▶ **Task statement**:
Extract the full listing below without altering a single character.
# Raw records start
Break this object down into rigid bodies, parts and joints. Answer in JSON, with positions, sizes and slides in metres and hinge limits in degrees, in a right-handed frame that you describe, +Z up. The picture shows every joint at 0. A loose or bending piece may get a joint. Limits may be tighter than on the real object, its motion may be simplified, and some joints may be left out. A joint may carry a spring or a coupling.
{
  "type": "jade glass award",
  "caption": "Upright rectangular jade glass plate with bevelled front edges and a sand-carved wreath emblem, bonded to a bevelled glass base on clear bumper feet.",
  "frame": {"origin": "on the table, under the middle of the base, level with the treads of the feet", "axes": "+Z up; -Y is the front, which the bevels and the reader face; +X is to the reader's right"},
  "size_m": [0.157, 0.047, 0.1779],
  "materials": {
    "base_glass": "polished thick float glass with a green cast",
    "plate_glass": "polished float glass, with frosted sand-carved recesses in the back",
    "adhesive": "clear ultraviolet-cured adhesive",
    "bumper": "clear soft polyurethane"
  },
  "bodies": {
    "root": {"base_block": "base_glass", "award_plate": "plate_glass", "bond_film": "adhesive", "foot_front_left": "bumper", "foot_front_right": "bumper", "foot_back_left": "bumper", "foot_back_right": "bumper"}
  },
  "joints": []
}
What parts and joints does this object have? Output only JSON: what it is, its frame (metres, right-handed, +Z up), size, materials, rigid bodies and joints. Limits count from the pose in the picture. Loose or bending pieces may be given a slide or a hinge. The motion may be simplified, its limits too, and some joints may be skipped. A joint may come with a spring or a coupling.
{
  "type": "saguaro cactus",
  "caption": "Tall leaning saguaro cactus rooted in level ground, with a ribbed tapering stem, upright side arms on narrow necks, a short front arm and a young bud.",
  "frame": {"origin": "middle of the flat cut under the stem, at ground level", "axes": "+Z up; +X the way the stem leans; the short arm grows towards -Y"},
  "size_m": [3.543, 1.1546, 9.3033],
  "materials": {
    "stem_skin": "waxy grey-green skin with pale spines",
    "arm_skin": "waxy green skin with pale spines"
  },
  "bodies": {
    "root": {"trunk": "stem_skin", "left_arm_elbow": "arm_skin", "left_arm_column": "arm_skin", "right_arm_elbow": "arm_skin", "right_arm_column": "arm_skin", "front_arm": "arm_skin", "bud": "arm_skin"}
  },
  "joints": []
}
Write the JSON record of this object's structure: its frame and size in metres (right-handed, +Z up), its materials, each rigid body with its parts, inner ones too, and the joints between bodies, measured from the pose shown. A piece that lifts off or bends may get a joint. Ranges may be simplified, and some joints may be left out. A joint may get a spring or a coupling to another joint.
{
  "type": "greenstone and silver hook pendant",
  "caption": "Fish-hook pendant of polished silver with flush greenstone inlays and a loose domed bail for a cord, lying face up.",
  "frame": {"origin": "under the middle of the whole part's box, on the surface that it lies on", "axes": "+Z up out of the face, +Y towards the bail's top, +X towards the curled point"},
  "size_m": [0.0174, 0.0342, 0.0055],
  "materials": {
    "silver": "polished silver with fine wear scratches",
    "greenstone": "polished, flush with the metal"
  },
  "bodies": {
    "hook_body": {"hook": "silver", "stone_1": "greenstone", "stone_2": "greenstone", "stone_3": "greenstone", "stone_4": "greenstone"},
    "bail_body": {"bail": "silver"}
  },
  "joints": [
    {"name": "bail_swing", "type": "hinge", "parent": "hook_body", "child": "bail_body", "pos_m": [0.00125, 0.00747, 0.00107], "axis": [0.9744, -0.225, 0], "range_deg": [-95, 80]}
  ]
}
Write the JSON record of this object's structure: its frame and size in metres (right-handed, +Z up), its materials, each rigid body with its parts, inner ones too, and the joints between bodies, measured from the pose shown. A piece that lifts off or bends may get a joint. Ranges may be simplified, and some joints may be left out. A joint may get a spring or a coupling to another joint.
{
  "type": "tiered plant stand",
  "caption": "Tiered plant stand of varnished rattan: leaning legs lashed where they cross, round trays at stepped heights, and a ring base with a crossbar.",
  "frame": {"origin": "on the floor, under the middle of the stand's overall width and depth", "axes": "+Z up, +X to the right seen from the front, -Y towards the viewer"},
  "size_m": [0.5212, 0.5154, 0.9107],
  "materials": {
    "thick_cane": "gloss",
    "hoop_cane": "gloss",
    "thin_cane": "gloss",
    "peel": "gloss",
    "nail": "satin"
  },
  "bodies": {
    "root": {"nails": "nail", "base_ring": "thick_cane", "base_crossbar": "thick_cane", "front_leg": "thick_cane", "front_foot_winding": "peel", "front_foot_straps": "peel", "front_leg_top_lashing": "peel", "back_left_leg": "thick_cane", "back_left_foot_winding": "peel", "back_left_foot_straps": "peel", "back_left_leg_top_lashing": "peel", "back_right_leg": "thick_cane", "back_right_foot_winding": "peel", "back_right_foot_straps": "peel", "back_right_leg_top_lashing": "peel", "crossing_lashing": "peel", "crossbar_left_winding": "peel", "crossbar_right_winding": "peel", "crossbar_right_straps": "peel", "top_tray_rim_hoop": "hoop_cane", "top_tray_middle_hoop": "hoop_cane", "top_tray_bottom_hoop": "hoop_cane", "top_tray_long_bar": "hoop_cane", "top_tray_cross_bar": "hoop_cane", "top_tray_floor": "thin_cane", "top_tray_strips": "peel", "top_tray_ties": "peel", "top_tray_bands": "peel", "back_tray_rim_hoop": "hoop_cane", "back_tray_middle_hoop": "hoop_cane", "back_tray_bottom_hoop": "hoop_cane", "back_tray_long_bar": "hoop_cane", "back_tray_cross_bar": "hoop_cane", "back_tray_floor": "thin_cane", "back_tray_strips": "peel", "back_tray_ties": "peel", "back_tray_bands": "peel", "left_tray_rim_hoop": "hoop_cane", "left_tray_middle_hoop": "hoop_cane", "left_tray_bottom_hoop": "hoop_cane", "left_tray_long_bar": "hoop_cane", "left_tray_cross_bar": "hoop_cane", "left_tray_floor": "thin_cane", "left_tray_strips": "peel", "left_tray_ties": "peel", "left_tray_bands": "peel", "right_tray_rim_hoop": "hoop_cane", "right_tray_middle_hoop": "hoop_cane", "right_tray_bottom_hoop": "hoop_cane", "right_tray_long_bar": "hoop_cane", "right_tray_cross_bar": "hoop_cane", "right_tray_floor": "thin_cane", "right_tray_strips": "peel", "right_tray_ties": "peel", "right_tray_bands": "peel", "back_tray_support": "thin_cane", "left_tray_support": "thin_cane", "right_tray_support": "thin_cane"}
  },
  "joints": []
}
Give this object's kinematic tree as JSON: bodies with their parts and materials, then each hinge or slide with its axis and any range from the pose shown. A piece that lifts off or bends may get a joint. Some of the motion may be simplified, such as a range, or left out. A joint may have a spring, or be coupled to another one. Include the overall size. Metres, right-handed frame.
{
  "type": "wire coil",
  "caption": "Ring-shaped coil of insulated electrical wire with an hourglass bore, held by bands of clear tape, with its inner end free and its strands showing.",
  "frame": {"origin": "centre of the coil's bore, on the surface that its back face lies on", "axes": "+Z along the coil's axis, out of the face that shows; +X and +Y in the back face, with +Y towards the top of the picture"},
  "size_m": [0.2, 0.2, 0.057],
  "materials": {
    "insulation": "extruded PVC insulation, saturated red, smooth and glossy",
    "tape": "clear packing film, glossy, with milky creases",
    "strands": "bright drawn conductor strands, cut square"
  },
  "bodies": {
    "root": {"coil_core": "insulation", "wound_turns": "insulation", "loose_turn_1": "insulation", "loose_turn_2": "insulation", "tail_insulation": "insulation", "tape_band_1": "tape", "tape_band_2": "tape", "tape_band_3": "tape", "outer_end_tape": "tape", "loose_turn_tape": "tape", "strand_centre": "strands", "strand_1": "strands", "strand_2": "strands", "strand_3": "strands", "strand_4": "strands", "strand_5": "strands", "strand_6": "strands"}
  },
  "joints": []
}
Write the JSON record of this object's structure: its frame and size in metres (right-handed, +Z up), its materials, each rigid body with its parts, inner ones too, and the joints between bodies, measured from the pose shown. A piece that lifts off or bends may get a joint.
# Raw records end
▶ **Result below**:
Break this object down into rigid bodies, parts and joints. Answer in JSON, with positions, sizes and slides in metres and hinge limits in degrees, in a right-handed frame that you describe, +Z up. The picture shows every joint at 0. A loose or bending piece may get a joint. Limits may be tighter than on the real object, its motion may be simplified, and some joints may be left out. A joint may carry a spring or a coupling.
{
  "type": "jade glass award",
  "caption": "Upright rectangular jade glass plate with bevelled front edges and a sand-carved wreath emblem, bonded to a bevelled glass base on clear bumper feet.",
  "frame": {"origin": "on the table, under the middle of the base, level with the treads of the feet", "axes": "+Z up; -Y is the front, which the bevels and the reader face; +X is to the reader's right"},
  "size_m": [0.157, 0.047, 0.1779],
  "materials": {
    "base_glass": "polished thick float glass with a green cast",
    "plate_glass": "polished float glass, with frosted sand-carved recesses in the back",
    "adhesive": "clear ultraviolet-cured adhesive",
    "bumper": "clear soft polyurethane"
  },
  "bodies": {
    "root": {"base_block": "base_glass", "award_plate": "plate_glass", "bond_film": "adhesive", "foot_front_left": "bumper", "foot_front_right": "bumper", "foot_back_left": "bumper", "foot_back_right": "bumper"}
  },
  "joints": []
}
What parts and joints does this object have? Output only JSON: what it is, its frame (metres, right-handed, +Z up), size, materials, rigid bodies and joints. Limits count from the pose in the picture. Loose or bending pieces may be given a slide or a hinge. The motion may be simplified, its limits too, and some joints may be skipped. A joint may come with a spring or a coupling.
{
  "type": "saguaro cactus",
  "caption": "Tall leaning saguaro cactus rooted in level ground, with a ribbed tapering stem, upright side arms on narrow necks, a short front arm and a young bud.",
  "frame": {"origin": "middle of the flat cut under the stem, at ground level", "axes": "+Z up; +X the way the stem leans; the short arm grows towards -Y"},
  "size_m": [3.543, 1.1546, 9.3033],
  "materials": {
    "stem_skin": "waxy grey-green skin with pale spines",
    "arm_skin": "waxy green skin with pale spines"
  },
  "bodies": {
    "root": {"trunk": "stem_skin", "left_arm_elbow": "arm_skin", "left_arm_column": "arm_skin", "right_arm_elbow": "arm_skin", "right_arm_column": "arm_skin", "front_arm": "arm_skin", "bud": "arm_skin"}
  },
  "joints": []
}
Write the JSON record of this object's structure: its frame and size in metres (right-handed, +Z up), its materials, each rigid body with its parts, inner ones too, and the joints between bodies, measured from the pose shown. A piece that lifts off or bends may get a joint. Ranges may be simplified, and some joints may be left out. A joint may get a spring or a coupling to another joint.
{
  "type": "greenstone and silver hook pendant",
  "caption": "Fish-hook pendant of polished silver with flush greenstone inlays and a loose domed bail for a cord, lying face up.",
  "frame": {"origin": "under the middle of the whole part's box, on the surface that it lies on", "axes": "+Z up out of the face, +Y towards the bail's top, +X towards the curled point"},
  "size_m": [0.0174, 0.0342, 0.0055],
  "materials": {
    "silver": "polished silver with fine wear scratches",
    "greenstone": "polished, flush with the metal"
  },
  "bodies": {
    "hook_body": {"hook": "silver", "stone_1": "greenstone", "stone_2": "greenstone", "stone_3": "greenstone", "stone_4": "greenstone"},
    "bail_body": {"bail": "silver"}
  },
  "joints": [
    {"name": "bail_swing", "type": "hinge", "parent": "hook_body", "child": "bail_body", "pos_m": [0.00125, 0.00747, 0.00107], "axis": [0.9744, -0.225, 0], "range_deg": [-95, 80]}
  ]
}
Write the JSON record of this object's structure: its frame and size in metres (right-handed, +Z up), its materials, each rigid body with its parts, inner ones too, and the joints between bodies, measured from the pose shown. A piece that lifts off or bends may get a joint. Ranges may be simplified, and some joints may be left out. A joint may get a spring or a coupling to another joint.
{
  "type": "tiered plant stand",
  "caption": "Tiered plant stand of varnished rattan: leaning legs lashed where they cross, round trays at stepped heights, and a ring base with a crossbar.",
  "frame": {"origin": "on the floor, under the middle of the stand's overall width and depth", "axes": "+Z up, +X to the right seen from the front, -Y towards the viewer"},
  "size_m": [0.5212, 0.5154, 0.9107],
  "materials": {
    "thick_cane": "gloss",
    "hoop_cane": "gloss",
    "thin_cane": "gloss",
    "peel": "gloss",
    "nail": "satin"
  },
  "bodies": {
    "root": {"nails": "nail", "base_ring": "thick_cane", "base_crossbar": "thick_cane", "front_leg": "thick_cane", "front_foot_winding": "peel", "front_foot_straps": "peel", "front_leg_top_lashing": "peel", "back_left_leg": "thick_cane", "back_left_foot_winding": "peel", "back_left_foot_straps": "peel", "back_left_leg_top_lashing": "peel", "back_right_leg": "thick_cane", "back_right_foot_winding": "peel", "back_right_foot_straps": "peel", "back_right_leg_top_lashing": "peel", "crossing_lashing": "peel", "crossbar_left_winding": "peel", "crossbar_right_winding": "peel", "crossbar_right_straps": "peel", "top_tray_rim_hoop": "hoop_cane", "top_tray_middle_hoop": "hoop_cane", "top_tray_bottom_hoop": "hoop_cane", "top_tray_long_bar": "hoop_cane", "top_tray_cross_bar": "hoop_cane", "top_tray_floor": "thin_cane", "top_tray_strips": "peel", "top_tray_ties": "peel", "top_tray_bands": "peel", "back_tray_rim_hoop": "hoop_cane", "back_tray_middle_hoop": "hoop_cane", "back_tray_bottom_hoop": "hoop_cane", "back_tray_long_bar": "hoop_cane", "back_tray_cross_bar": "hoop_cane", "back_tray_floor": "thin_cane", "back_tray_strips": "peel", "back_tray_ties": "peel", "back_tray_bands": "peel", "left_tray_rim_hoop": "hoop_cane", "left_tray_middle_hoop": "hoop_cane", "left_tray_bottom_hoop": "hoop_cane", "left_tray_long_bar": "hoop_cane", "left_tray_cross_bar": "hoop_cane", "left_tray_floor": "thin_cane", "left_tray_strips": "peel", "left_tray_ties": "peel", "left_tray_bands": "peel", "right_tray_rim_hoop": "hoop_cane", "right_tray_middle_hoop": "hoop_cane", "right_tray_bottom_hoop": "hoop_cane", "right_tray_long_bar": "hoop_cane", "right_tray_cross_bar": "hoop_cane", "right_tray_floor": "thin_cane", "right_tray_strips": "peel", "right_tray_ties": "peel", "right_tray_bands": "peel", "back_tray_support": "thin_cane", "left_tray_support": "thin_cane", "right_tray_support": "thin_cane"}
  },
  "joints": []
}
Give this object's kinematic tree as JSON: bodies with their parts and materials, then each hinge or slide with its axis and any range from the pose shown. A piece that lifts off or bends may get a joint. Some of the motion may be simplified, such as a range, or left out. A joint may have a spring, or be coupled to another one. Include the overall size. Metres, right-handed frame.
{
  "type": "wire coil",
  "caption": "Ring-shaped coil of insulated electrical wire with an hourglass bore, held by bands of clear tape, with its inner end free and its strands showing.",
  "frame": {"origin": "centre of the coil's bore, on the surface that its back face lies on", "axes": "+Z along the coil's axis, out of the face that shows; +X and +Y in the back face, with +Y towards the top of the picture"},
  "size_m": [0.2, 0.2, 0.057],
  "materials": {
    "insulation": "extruded PVC insulation, saturated red, smooth and glossy",
    "tape": "clear packing film, glossy, with milky creases",
    "strands": "bright drawn conductor strands, cut square"
  },
  "bodies": {
    "root": {"coil_core": "insulation", "wound_turns": "insulation", "loose_turn_1": "insulation", "loose_turn_2": "insulation", "tail_insulation": "insulation", "tape_band_1": "tape", "tape_band_2": "tape", "tape_band_3": "tape", "outer_end_tape": "tape", "loose_turn_tape": "tape", "strand_centre": "strands", "strand_1": "strands", "strand_2": "strands", "strand_3": "strands", "strand_4": "strands", "strand_5": "strands", "strand_6": "strands"}
  },
  "joints": []
}
Write the JSON record of this object's structure: its frame and size in metres (right-handed, +Z up), its materials, each rigid body with its parts, inner ones too, and the joints between bodies, measured from the pose shown. A piece that lifts off or bends may get a joint.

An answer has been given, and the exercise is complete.